Supplied data:

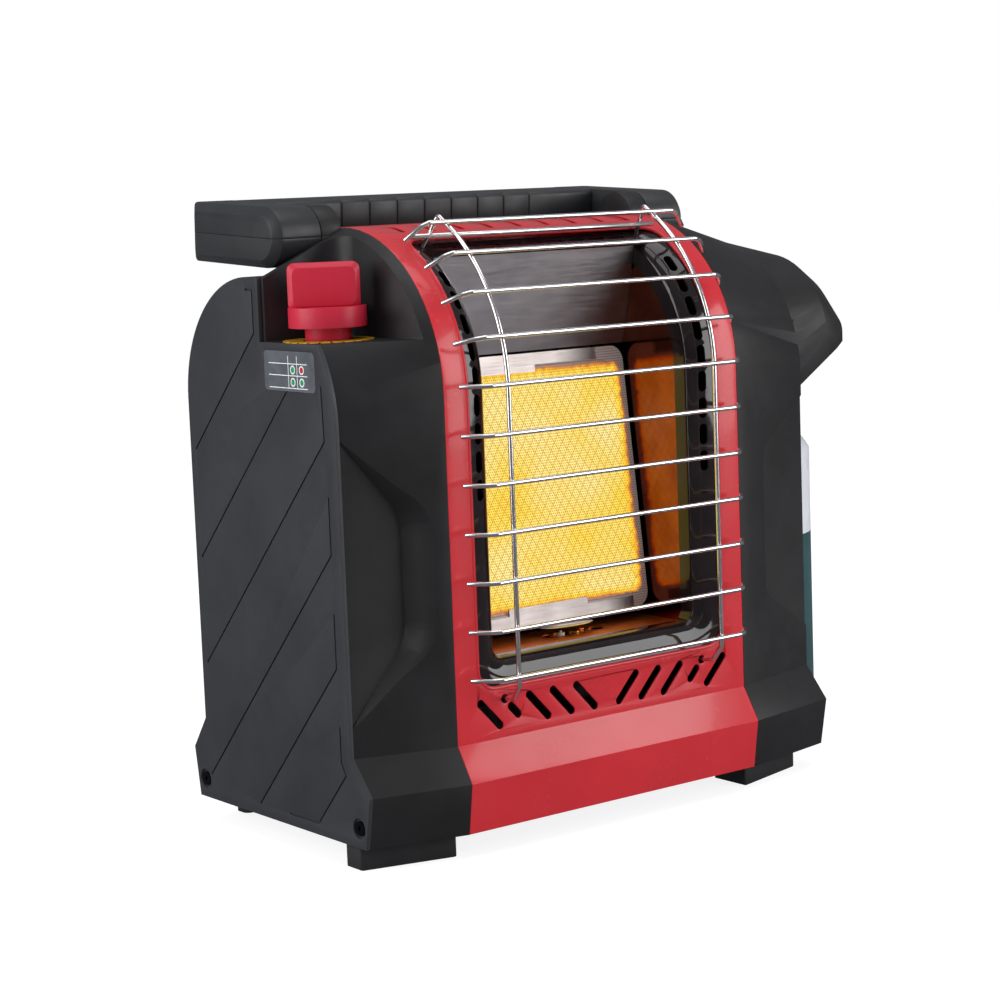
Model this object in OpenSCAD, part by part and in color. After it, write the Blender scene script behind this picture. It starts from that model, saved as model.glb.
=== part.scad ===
// Portable propane heater: a radiant burner behind a wire guard, in a steel and plastic case with a
// folding carrying handle, a control knob in a corner pocket and a gas bottle under the right shoulder.
// Millimetres. X runs to the right, Y to the back and Z up. The feet stand on Z = 0.

/* [Hood and front panel] */
// Width of the painted sheet panel
panel_w = 213.6; // [200:0.2:230]
// Thickness of the painted sheet
sheet_t = 1.2; // [0.8:0.1:1.6]
// Y of the panel's upright face
front_y = -85; // [-90:0.5:-80]
// Radius of the hood's curve
hood_r = 90; // [84:0.5:94]
// Height of the centre of the hood's curve
hood_axis_z = 254.5; // [248:0.5:262]
// Y of the hood's rear edge
hood_back_y = 18; // [14:0.5:22]
// Depth of the flange at the hood's rear edge
hood_flange = 24; // [18:0.5:24.2]
// Height where the skirt starts to kick out
kick_top_z = 61.9; // [58:0.1:66]
// Height of the skirt's widest line
kick_z = 42.8; // [38:0.1:46]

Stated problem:
Extract exactly the leading lines of the data, stopping at and including the line with "stand on Z = 0.".

Completed exercise:
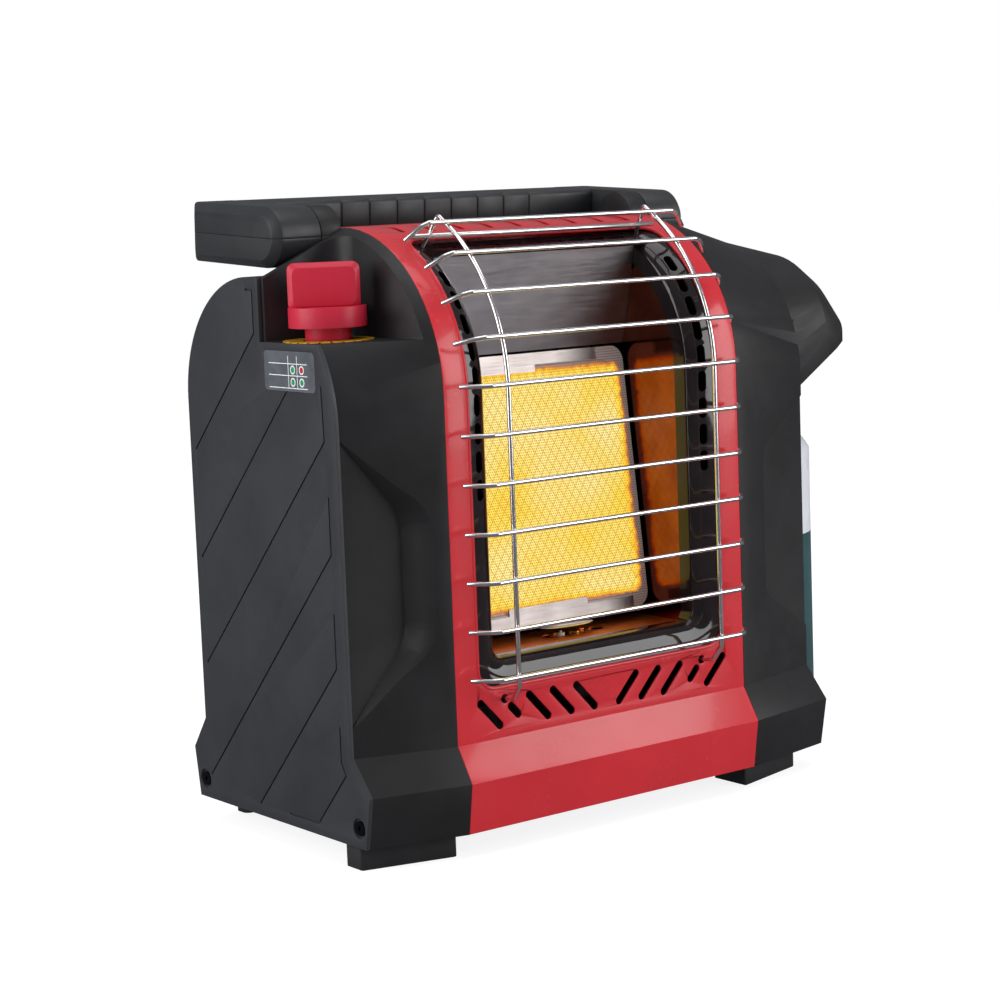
Model this object in OpenSCAD, part by part and in color. After it, write the Blender scene script behind this picture. It starts from that model, saved as model.glb.
=== part.scad ===
// Portable propane heater: a radiant burner behind a wire guard, in a steel and plastic case with a
// folding carrying handle, a control knob in a corner pocket and a gas bottle under the right shoulder.
// Millimetres. X runs to the right, Y to the back and Z up. The feet stand on Z = 0.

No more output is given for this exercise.